Earlier in
the book, Death had remarked that, though Liesel often wanted to ask Hans to
teach her to play the accordion, she felt like she would never be as good as
him anyway, not in the same way. She wanted to let it be his thing because she
could never live up to the way he played. Then, in the bomb shelter, she
started to read The Whistler, and
eventually all of the frightened people in the shelter were silent and hanging
on to her every word. The author described her reading: “she hauled the words
in and breathed them out. A voice played notes inside of her. This, it said, is
your accordion” (Zusak 381). The accordion here is used as a metaphor for the
one thing you can master and call your own. Hans Hubermann is known for playing
the accordion, and no one can play it quite like him. Now Liesel has discovered
that this is her skill and what she loves- books. Even though she struggled so
much earlier on with learning how to read, and has had to steal every book she
owns, this is what she can be remembered for. Hans’s skill with the accordion
brings people together and evokes emotions in them with the music.
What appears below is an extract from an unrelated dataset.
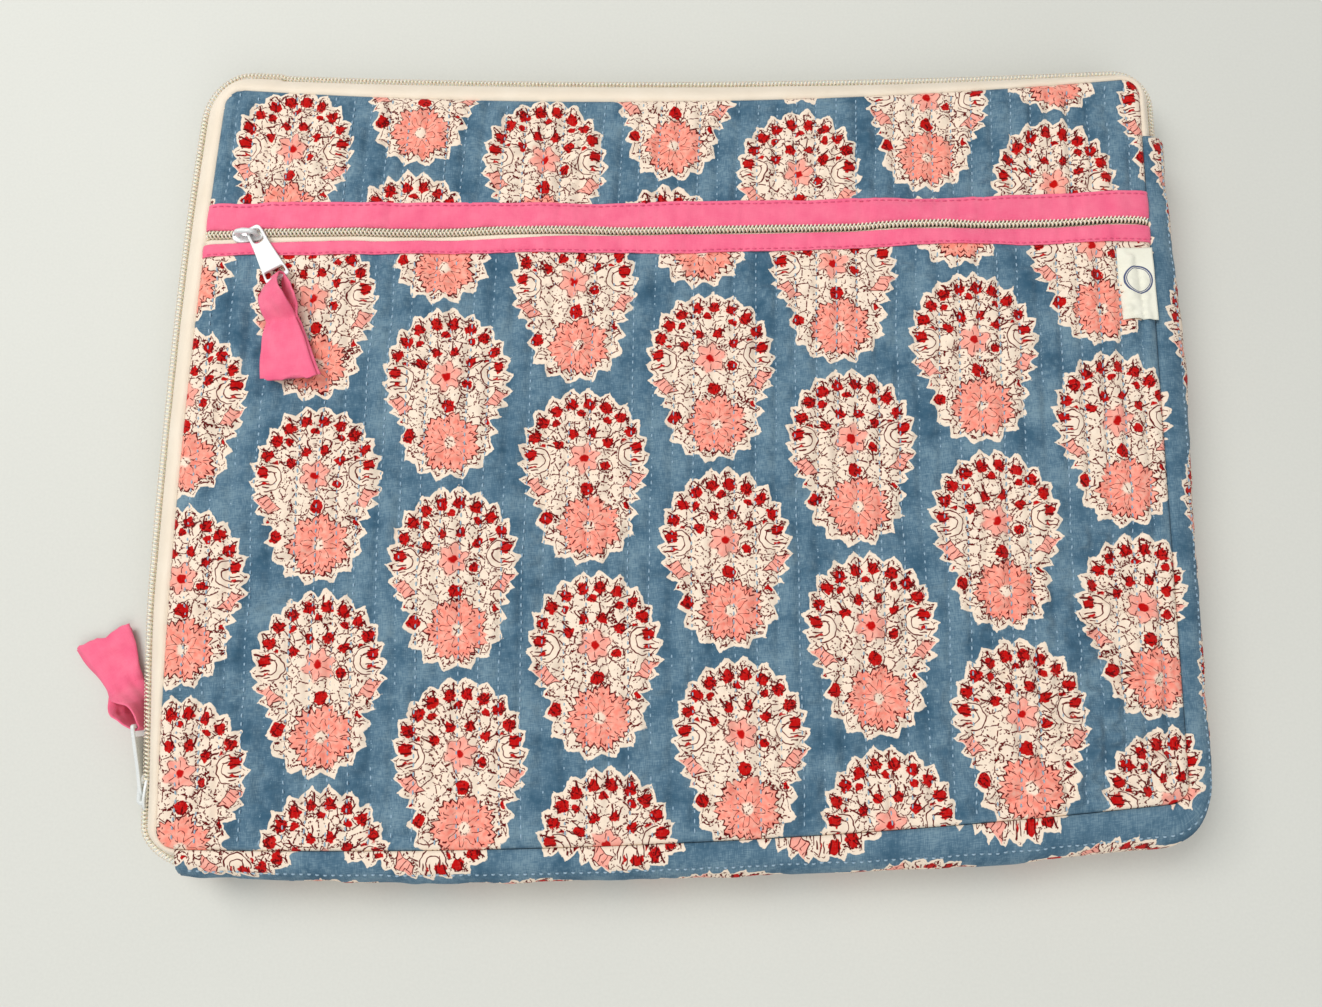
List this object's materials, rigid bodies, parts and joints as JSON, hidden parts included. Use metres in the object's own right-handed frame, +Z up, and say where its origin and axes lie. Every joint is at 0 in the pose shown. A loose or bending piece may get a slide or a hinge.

Liesel’s
reading does the same. Her reading brought some semblance of peace to a chaotic
room and gave the people something to concentrate on besides their gripping
fear. The children stopped screaming and the adults stopped shaking. She
already thought of herself as a book thief, now this group of people would also
know her as the girl with the books. Like her father, she found something that
she is good at in a way that no one else is. She used her words to save a
roomful of people in turmoil. The author compared that skill and ownership to
her father’s accordion because the readers already recognize the feelings
Liesel has about her father and her love and awe of his skill with music, so
saying that she found her accordion is much more powerful than saying she found
something she was good at, loved, and would be remembered for. Most times in
literature, it is much more effective to show something rather than
specifically tell the audience. The author doesn’t need to talk about the
significance of that moment and how it made Liesel feel, by saying “This...is
your accordion” (Zusak 381) we can infer all of that information, and it’s much
more powerful. He said all of that without saying anything more than a simple
metaphor, and it spoke volumes so that he didn’t have to.